The latest casualty of our divisiveness appears to be the Supreme Court. A national survey conducted by Pew Research Center recently reveals that 54 percent of U.S. adults had a favorable view of the court. Not bad, but last year it was 65 percent. More telling, however, is that 84 percent said justices should keep their political opinions out of their judicial decisions while 16 percent felt the court did either a good or excellent of doing so.
Politicalization of the highest court in the land may not be a new phenomenon, but it has certainly attracted immense concern lately with the “leak” of Justice Samuel Alito’s draft opinion that will essentially vitiate nearly a half-century of legalized abortion nationwide. With a 6-3 majority firmly tucked in the arms of modern-day conservatism, that is a conservatism that bears little resemblance to Eisenhower, Reagan, or either Bush for that matter, one must seriously question the direction our nation is headed.

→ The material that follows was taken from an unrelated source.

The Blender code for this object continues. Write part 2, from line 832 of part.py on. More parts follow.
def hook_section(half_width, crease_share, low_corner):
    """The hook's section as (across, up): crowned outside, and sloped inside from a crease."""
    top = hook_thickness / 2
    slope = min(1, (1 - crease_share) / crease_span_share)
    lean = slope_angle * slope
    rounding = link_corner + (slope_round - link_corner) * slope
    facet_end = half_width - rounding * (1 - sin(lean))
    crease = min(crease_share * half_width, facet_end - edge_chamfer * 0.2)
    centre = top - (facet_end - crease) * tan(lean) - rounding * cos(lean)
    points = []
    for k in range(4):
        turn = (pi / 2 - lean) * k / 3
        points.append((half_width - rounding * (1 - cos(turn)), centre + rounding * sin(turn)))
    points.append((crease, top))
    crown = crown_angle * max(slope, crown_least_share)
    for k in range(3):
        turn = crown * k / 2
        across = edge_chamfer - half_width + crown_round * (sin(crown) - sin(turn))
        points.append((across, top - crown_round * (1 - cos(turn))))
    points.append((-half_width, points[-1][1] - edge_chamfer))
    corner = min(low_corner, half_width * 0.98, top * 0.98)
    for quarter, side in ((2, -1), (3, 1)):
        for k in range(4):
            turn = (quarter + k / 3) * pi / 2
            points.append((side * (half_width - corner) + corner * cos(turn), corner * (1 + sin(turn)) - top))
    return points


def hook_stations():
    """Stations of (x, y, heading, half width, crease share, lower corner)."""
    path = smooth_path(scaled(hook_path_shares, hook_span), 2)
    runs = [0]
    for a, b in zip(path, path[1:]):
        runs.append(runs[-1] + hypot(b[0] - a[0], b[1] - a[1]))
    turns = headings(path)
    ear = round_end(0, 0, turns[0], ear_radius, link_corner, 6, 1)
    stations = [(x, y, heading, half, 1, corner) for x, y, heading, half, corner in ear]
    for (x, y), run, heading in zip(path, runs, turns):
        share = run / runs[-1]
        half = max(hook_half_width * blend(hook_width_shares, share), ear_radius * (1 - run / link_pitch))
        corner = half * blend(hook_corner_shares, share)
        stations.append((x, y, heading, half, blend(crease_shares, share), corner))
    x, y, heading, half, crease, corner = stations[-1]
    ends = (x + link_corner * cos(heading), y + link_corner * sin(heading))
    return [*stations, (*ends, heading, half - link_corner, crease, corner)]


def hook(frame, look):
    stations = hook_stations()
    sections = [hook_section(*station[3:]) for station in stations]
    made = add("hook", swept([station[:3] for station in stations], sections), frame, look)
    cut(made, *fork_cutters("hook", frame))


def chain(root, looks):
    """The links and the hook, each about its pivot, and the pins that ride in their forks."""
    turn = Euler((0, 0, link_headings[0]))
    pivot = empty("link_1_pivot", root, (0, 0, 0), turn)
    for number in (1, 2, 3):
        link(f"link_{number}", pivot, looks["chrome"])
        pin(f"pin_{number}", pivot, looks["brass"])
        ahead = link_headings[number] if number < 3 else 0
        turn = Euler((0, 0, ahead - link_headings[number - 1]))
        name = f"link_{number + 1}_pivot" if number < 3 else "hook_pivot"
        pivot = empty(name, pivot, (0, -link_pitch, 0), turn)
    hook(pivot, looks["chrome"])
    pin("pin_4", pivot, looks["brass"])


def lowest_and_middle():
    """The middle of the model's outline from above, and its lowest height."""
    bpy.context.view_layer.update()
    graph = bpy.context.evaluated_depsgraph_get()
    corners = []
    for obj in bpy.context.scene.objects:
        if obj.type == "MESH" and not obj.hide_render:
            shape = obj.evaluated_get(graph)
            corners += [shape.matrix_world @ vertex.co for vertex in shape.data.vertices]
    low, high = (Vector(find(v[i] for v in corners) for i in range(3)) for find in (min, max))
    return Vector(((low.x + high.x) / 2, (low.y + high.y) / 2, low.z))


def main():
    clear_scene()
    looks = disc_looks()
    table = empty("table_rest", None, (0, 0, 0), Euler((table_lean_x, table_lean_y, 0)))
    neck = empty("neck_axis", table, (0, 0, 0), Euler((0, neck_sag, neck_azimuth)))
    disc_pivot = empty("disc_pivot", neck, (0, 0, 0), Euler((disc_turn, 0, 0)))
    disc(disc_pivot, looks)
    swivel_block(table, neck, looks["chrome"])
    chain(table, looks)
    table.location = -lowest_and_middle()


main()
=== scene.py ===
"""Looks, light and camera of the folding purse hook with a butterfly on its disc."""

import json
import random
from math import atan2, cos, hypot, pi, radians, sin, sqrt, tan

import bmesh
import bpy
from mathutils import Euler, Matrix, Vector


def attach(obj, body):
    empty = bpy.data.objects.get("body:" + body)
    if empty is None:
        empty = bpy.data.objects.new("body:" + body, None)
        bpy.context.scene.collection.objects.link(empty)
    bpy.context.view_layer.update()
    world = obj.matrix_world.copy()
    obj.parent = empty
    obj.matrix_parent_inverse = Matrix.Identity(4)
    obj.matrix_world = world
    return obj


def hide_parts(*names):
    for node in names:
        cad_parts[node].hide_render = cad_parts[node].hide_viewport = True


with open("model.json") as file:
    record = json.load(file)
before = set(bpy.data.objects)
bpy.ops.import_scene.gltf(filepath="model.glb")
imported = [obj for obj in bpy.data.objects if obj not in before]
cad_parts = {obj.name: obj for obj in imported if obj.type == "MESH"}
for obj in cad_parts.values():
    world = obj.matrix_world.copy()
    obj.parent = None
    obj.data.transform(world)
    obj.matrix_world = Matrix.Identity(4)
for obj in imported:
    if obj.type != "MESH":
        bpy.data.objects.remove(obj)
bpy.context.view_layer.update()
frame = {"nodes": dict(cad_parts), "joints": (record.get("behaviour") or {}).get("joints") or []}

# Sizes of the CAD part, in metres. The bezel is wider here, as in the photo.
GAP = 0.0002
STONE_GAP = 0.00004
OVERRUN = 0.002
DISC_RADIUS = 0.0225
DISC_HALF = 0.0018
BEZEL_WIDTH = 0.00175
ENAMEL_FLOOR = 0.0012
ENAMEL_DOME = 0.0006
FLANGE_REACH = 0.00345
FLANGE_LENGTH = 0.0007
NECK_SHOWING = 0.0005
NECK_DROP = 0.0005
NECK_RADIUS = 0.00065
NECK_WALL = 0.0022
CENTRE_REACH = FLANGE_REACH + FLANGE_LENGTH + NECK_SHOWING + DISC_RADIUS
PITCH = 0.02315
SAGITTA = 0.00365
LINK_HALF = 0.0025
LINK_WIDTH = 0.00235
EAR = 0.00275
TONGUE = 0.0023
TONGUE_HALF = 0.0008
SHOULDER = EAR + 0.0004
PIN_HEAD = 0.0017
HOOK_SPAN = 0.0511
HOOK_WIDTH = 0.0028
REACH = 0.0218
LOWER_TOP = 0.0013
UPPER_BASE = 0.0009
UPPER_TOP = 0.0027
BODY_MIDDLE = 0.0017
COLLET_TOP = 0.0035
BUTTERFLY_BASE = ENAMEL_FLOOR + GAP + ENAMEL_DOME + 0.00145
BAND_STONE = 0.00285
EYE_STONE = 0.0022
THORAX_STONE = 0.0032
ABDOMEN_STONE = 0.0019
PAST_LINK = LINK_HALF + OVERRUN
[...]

What is particularly troubling is the fact that during sworn testimony in their confirmation hearings, the three Trump Supreme Court appointees effectively lied when questioned about their views with respect to Roe v. Wade, feigning that it was settled law and the concept of stare decisis was recognized while citing their respect for precedent, tricky footwork that belied their true beliefs and brought us to the precipice of casting aside established constitutional rights concerning privacy. So long 14th Amendment, which was the basis in Roe v. Wade to extend the right of privacy to encompass a woman’s right to have an abortion.
But some argued we should have seen it coming. In 2016 the Republican majority in the Senate essentially stonewalled the nomination of Merrick Garland by refusing to grant so much as a hearing on President Obama’s pick for the court. Yet that same Senate hurriedly rushed through President Trump’s selection of Amy Coney Barrett eight days before the presidential election.

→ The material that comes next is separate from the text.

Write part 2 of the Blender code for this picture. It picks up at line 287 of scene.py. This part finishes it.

Further muddying the high court waters is the involvement of the wife of Justice Clarence Thomas in both planning and preparation of the aborted coup d’etat at the Capitol on Jan. 6, 2021, while personally lobbying the president’s chief of staff to overturn the results of the 2020 election. Only a person lacking any integrity whatsoever, let alone an ounce of common sense, would not immediately recuse himself from any and all issues dealing with the issues currently under investigation by both Congress and the U.S. Department of Justice.
It should come as no surprise that these highly publicized incidents cast further suspicion and doubt in our institutions and those who occupy leadership roles in them. Is it any wonder that in light of the foregoing transgressions an October 2021 poll conducted by Grinnell College found “62 percent of respondents believed that the Supreme Court’s decisions are driven by politics rather than the U.S. Constitution and the law?”
Our constitution has been characterized as a “living document” which has been amended 27 times and has gone through various interpretations that set precedents for future action. We as a society advance through constant modifications that seek to expand, not contract, unalienable rights that are guaranteed to secure life, liberty, and the pursuit of happiness. Our representative democracy is premised upon the caution of checks and balances to solidify the ideals inherent to freedom.
No person or institution is above the law. This condition, first and foremost, applies to those who sit in judgment when making, enforcing and interpreting the law. While federal judges have been governed by a “Code of Conduct” since 1973, neither this code nor any other code of ethics is applicable to the Supreme Court.
Simon Lazarus recently published a piece for the Brookings Institution entitled “How to rein in partisan Supreme Court justices” in which he argues for passage of the Supreme Court Ethics Act, introduced in July of last year by Democrats in both houses. He concludes, “the impression of a highly politicized court is the result of decisions that flout bedrock principles of judicial comportment-norms such as meaningful respect for precedent, open and deliberative process, evidence-based, reasoned, and publicly explained decisions, deference to democratically elected or selected officials, and good faith fidelity to what relevant legal provisions say and what they have long been understood to mean.”
It is important and imperative that Supreme Court justices act like jurists, not politicians.